WORK TO COMPLETE | Take every line that has the string "axis" and copy it out.

EXCERPTED RECORDS |
***
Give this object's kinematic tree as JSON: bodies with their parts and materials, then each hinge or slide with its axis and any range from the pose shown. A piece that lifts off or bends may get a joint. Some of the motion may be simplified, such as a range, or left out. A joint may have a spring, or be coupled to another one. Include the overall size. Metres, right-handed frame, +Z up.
***
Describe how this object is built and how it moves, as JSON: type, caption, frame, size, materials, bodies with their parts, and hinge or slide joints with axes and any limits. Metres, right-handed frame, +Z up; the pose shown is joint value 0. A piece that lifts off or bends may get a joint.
***
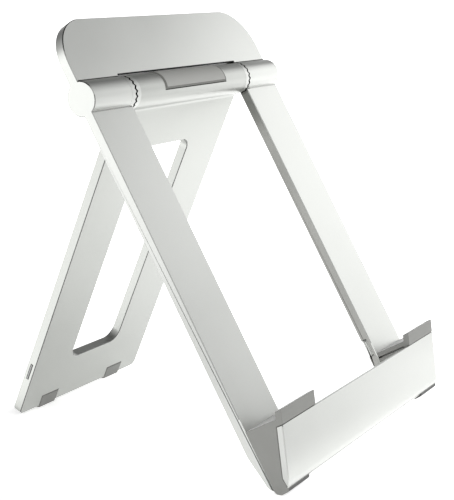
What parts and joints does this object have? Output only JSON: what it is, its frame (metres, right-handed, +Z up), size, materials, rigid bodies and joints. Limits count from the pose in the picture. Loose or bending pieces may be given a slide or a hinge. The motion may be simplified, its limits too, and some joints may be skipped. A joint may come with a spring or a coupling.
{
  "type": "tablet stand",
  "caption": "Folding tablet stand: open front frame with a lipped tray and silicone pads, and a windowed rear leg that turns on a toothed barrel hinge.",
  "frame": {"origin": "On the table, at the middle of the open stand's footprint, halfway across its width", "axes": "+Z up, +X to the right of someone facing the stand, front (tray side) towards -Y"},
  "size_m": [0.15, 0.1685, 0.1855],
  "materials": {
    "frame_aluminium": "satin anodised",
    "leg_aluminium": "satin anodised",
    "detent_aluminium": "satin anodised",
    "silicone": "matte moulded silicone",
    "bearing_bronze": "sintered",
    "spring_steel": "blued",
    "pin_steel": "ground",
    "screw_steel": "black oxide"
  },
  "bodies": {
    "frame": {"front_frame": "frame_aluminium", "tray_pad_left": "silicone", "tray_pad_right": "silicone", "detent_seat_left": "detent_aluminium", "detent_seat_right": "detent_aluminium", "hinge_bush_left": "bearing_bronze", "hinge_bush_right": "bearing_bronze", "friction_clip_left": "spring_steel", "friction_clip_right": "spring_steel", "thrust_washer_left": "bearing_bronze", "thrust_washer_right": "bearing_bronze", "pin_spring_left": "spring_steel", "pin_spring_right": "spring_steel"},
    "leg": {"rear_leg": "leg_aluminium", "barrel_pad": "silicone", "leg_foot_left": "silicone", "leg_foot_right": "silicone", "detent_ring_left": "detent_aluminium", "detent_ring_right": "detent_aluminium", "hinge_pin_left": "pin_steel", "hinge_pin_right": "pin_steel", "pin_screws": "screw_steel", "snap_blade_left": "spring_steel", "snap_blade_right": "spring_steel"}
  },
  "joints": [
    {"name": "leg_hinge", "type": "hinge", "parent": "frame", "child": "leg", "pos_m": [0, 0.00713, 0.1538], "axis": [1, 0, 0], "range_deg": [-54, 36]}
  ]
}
***
FULL OUTPUT |
Give this object's kinematic tree as JSON: bodies with their parts and materials, then each hinge or slide with its axis and any range from the pose shown. A piece that lifts off or bends may get a joint. Some of the motion may be simplified, such as a range, or left out. A joint may have a spring, or be coupled to another one. Include the overall size. Metres, right-handed frame, +Z up.
    {"name": "leg_hinge", "type": "hinge", "parent": "frame", "child": "leg", "pos_m": [0, 0.00713, 0.1538], "axis": [1, 0, 0], "range_deg": [-54, 36]}